- **Set problem**
Locate every line that holds the string "empty" and copy it.

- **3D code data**
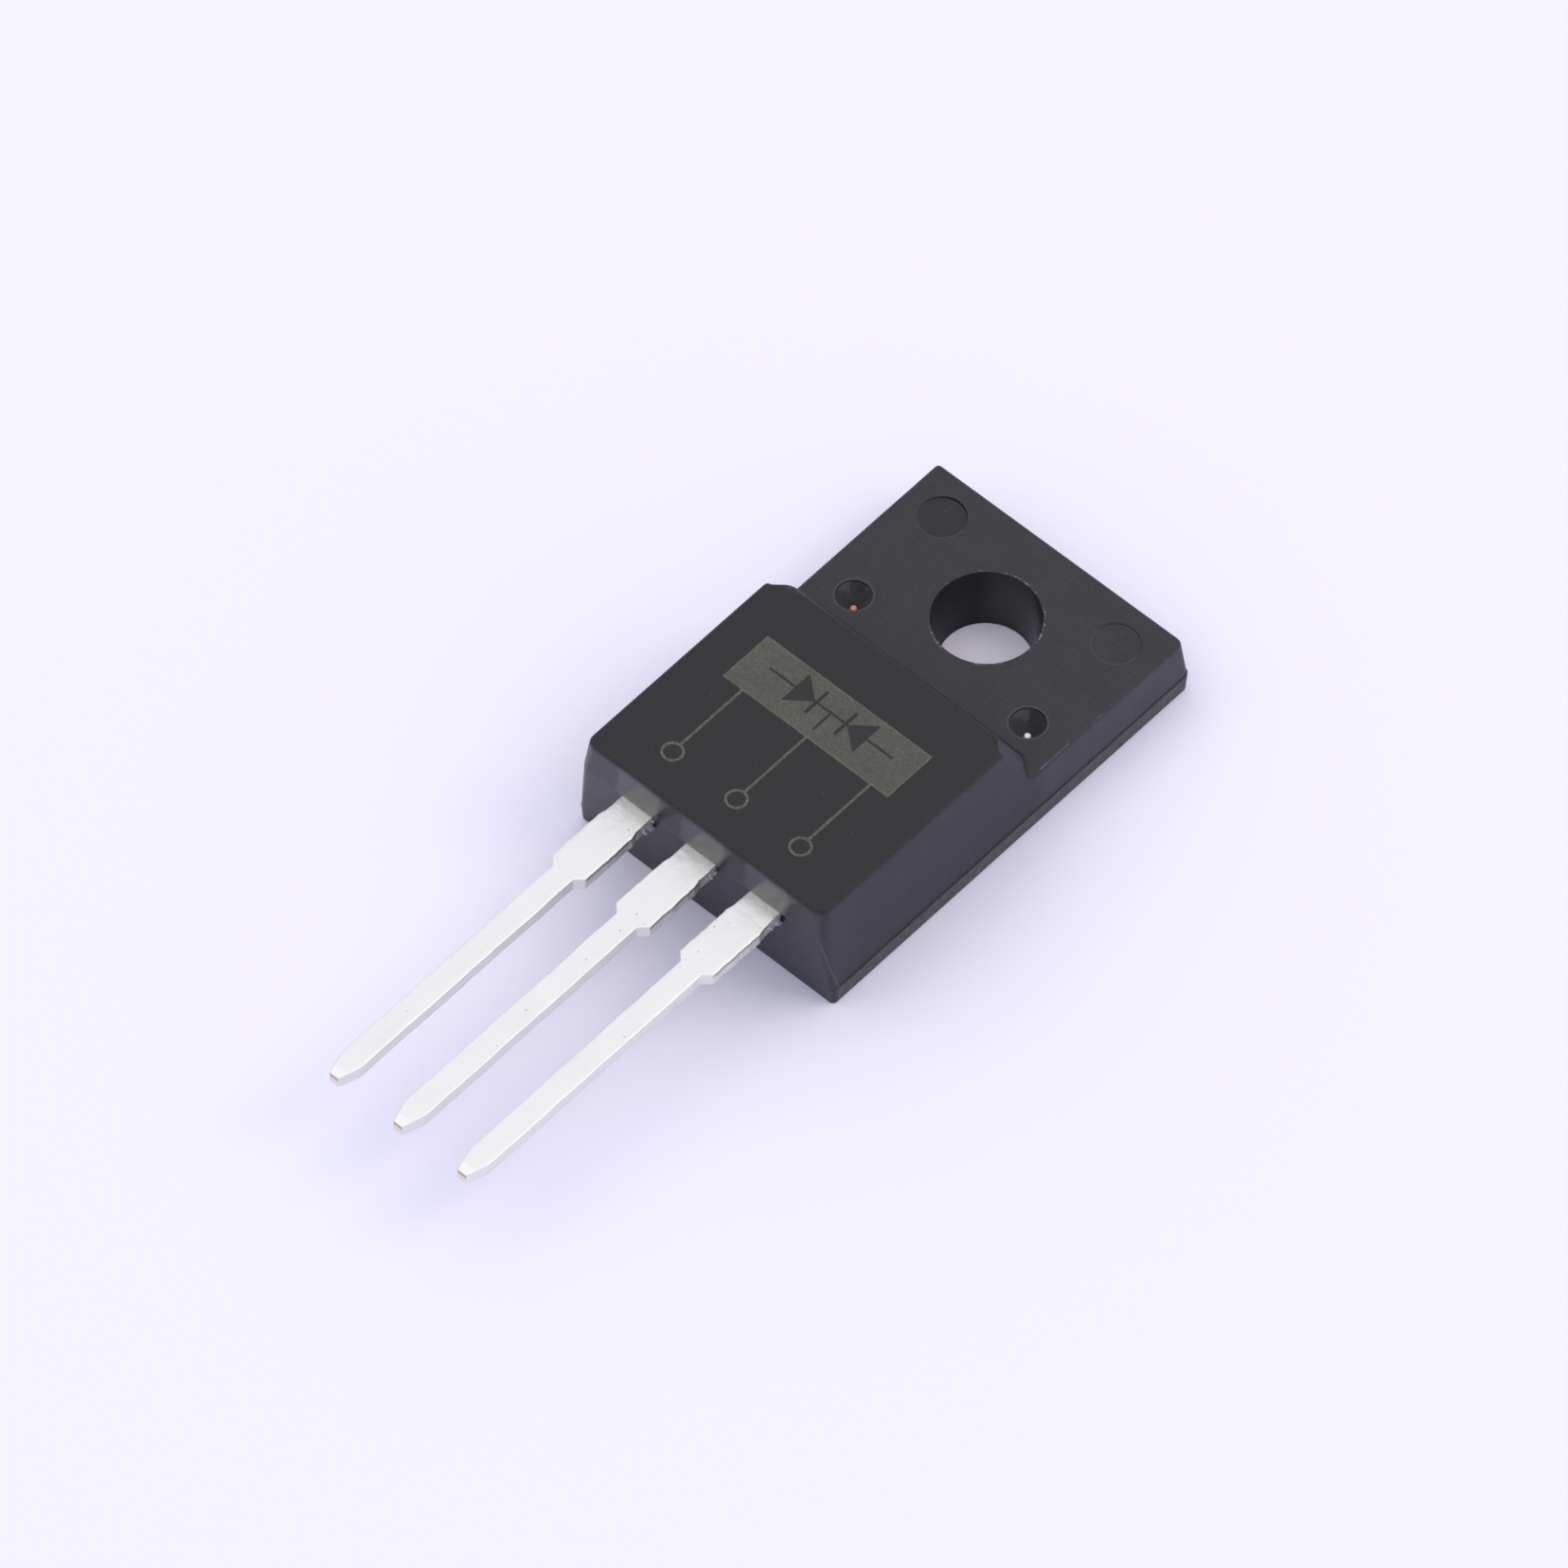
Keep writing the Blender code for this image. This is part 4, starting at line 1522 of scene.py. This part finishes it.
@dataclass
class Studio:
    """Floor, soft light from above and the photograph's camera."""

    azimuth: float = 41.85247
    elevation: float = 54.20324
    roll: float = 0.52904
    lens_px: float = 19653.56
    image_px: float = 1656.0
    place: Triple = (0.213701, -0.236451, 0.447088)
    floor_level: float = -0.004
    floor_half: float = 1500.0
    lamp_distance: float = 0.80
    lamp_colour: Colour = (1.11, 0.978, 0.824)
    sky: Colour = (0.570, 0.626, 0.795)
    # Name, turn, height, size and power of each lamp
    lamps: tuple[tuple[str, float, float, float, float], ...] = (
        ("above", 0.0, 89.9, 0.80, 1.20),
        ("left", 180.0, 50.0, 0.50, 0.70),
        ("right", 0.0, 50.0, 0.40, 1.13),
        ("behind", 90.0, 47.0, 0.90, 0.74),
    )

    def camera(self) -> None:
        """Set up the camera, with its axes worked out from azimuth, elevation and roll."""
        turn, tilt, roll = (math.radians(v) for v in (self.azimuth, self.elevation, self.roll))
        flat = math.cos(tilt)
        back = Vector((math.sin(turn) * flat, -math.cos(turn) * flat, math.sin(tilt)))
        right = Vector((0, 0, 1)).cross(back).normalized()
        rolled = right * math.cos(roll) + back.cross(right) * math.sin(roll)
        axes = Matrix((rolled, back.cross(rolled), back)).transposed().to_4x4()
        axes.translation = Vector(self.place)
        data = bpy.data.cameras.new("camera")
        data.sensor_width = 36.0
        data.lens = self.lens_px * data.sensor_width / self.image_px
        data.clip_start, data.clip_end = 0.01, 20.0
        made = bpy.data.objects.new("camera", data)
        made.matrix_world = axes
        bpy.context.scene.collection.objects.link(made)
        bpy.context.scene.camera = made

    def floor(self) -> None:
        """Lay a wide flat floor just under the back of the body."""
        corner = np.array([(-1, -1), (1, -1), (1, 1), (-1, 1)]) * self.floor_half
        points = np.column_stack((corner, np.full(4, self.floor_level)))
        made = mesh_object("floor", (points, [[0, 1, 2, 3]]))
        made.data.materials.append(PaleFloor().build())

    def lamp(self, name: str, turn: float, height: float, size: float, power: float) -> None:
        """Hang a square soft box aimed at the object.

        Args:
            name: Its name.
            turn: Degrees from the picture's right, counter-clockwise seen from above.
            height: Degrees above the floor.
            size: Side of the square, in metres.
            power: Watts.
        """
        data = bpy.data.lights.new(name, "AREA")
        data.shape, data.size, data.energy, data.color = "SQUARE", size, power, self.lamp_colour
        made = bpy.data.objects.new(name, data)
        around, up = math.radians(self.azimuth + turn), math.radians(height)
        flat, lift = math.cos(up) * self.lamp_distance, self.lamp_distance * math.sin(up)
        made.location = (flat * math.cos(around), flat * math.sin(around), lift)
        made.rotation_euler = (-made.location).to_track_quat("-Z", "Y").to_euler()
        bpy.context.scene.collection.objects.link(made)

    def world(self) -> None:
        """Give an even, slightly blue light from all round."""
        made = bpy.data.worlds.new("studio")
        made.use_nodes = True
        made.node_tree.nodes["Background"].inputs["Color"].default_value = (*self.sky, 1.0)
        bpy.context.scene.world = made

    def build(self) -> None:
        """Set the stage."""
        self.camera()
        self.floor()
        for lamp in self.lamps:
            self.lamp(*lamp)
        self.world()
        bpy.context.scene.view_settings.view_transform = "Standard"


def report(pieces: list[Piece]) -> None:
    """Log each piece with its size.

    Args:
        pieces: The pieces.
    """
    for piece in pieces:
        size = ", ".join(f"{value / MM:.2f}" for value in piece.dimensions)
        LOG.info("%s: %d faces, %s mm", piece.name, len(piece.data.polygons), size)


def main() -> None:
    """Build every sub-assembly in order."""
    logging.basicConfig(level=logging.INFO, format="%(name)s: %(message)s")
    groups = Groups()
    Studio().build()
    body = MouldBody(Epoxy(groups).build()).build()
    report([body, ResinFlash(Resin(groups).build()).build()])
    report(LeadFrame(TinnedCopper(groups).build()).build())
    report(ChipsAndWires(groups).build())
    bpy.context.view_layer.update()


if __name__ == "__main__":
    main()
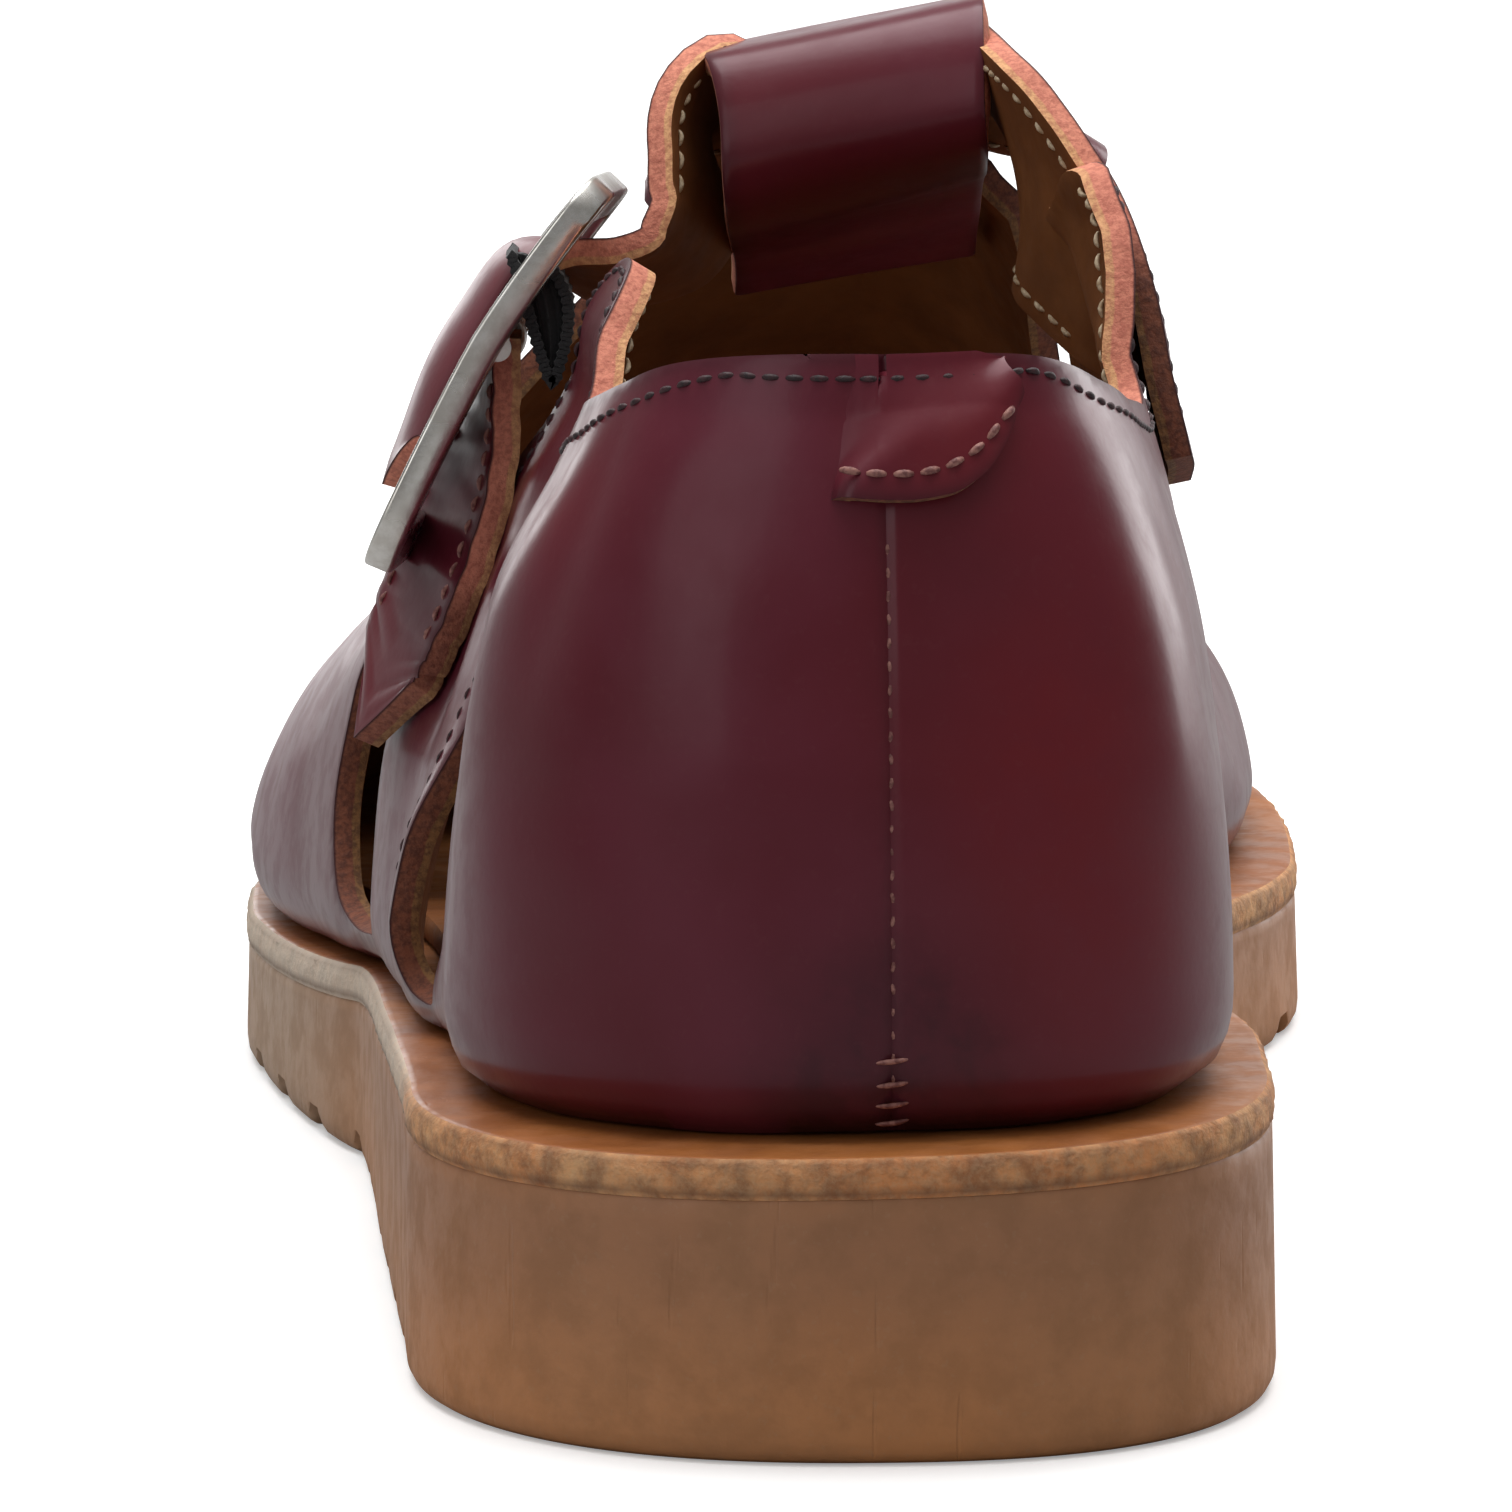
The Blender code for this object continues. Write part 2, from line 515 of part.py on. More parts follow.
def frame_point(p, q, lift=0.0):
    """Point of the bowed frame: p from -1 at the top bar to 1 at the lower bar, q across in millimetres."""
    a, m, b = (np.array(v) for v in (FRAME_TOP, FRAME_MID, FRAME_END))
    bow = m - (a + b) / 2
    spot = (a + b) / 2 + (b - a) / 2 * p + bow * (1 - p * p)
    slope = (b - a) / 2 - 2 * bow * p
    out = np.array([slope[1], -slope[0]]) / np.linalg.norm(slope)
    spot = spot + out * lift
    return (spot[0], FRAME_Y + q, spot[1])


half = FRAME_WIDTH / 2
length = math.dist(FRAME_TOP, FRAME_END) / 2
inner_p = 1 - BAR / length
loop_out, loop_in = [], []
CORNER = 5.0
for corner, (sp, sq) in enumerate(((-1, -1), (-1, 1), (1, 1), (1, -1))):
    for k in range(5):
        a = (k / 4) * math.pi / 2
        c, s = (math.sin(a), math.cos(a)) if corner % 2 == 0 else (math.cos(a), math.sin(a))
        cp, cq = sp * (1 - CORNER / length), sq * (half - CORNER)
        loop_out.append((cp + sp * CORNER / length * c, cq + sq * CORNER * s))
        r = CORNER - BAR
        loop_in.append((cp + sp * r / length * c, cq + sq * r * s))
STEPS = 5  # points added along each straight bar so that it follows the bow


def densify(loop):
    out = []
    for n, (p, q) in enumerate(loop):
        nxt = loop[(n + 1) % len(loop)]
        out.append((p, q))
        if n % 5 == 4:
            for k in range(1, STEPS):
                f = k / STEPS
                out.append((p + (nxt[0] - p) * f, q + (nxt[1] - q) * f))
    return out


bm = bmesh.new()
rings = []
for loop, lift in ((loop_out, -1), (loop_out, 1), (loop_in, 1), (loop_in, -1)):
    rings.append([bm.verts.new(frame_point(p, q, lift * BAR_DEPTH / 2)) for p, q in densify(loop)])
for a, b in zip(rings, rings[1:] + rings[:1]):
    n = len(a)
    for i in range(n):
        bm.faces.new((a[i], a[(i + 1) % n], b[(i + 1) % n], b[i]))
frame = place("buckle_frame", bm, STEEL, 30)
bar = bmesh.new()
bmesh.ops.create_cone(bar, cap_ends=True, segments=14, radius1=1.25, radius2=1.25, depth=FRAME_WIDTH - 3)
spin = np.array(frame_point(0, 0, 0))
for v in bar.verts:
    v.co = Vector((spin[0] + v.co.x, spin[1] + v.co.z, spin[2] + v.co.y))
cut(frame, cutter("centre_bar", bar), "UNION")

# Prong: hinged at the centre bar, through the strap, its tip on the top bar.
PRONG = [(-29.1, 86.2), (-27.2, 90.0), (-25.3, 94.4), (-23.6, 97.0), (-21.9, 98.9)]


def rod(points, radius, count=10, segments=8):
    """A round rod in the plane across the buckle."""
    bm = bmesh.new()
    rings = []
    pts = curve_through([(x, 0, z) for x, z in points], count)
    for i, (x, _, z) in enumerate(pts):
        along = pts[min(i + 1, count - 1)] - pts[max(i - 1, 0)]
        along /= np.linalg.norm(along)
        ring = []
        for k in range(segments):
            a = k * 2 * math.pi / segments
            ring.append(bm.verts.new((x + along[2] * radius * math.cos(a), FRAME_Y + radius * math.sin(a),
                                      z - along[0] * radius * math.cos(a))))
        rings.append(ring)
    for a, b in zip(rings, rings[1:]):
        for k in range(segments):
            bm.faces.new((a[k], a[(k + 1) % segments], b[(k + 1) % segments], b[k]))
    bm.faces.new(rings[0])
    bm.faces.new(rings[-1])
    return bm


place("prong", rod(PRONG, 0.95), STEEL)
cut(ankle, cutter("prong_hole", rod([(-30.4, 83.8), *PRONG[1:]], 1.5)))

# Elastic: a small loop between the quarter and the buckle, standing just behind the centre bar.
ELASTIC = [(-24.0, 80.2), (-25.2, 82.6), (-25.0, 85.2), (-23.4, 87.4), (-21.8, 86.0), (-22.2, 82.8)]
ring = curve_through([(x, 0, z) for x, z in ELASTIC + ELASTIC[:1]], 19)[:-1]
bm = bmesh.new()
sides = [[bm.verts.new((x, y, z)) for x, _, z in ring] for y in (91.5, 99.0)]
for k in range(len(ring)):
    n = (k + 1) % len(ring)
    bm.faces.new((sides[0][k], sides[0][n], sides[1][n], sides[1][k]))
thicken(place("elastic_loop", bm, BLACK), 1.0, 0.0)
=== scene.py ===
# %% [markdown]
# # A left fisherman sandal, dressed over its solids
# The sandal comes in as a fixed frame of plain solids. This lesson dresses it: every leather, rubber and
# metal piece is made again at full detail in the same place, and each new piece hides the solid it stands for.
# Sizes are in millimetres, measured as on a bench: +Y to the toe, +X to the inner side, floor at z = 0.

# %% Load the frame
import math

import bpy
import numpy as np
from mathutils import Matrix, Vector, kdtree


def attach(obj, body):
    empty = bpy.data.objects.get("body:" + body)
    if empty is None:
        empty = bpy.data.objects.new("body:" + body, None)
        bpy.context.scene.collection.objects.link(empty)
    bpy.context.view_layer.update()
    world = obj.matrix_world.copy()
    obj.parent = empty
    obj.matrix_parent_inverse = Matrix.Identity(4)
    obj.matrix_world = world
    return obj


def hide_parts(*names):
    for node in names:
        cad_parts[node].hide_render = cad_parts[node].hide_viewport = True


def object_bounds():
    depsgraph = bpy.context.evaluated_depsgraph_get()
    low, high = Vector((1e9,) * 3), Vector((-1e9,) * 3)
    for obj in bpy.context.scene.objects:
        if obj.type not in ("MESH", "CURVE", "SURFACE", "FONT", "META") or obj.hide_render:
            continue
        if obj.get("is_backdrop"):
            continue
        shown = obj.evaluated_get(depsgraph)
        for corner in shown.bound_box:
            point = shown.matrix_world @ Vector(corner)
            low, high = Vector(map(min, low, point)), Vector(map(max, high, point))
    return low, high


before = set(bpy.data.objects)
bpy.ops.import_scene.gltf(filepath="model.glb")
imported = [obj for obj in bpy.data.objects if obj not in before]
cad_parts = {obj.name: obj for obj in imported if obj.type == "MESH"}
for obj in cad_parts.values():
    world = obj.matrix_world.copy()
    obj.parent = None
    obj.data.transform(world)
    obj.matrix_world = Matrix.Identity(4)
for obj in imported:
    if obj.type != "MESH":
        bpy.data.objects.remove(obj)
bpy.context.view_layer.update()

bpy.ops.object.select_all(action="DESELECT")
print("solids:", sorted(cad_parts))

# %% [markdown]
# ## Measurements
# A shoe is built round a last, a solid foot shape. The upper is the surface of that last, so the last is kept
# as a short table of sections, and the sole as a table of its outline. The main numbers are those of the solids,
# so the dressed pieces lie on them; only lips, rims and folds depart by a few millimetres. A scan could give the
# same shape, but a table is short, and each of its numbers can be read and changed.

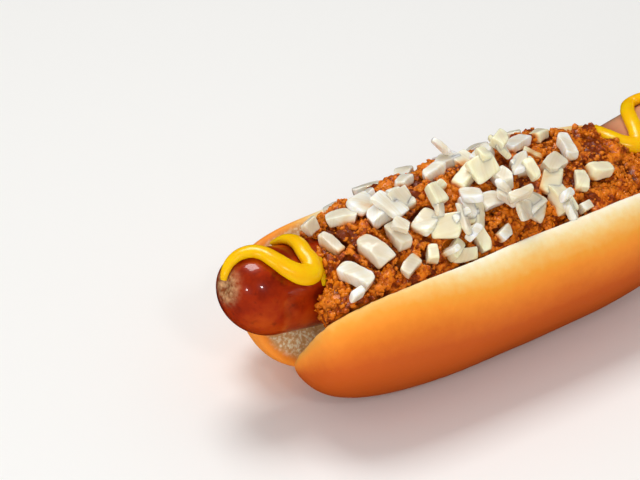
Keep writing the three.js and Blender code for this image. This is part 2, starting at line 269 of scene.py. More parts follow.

- **Final answer**
    empty = bpy.data.objects.get("body:" + body)
    if empty is None:
        empty = bpy.data.objects.new("body:" + body, None)
        bpy.context.scene.collection.objects.link(empty)
    obj.parent = empty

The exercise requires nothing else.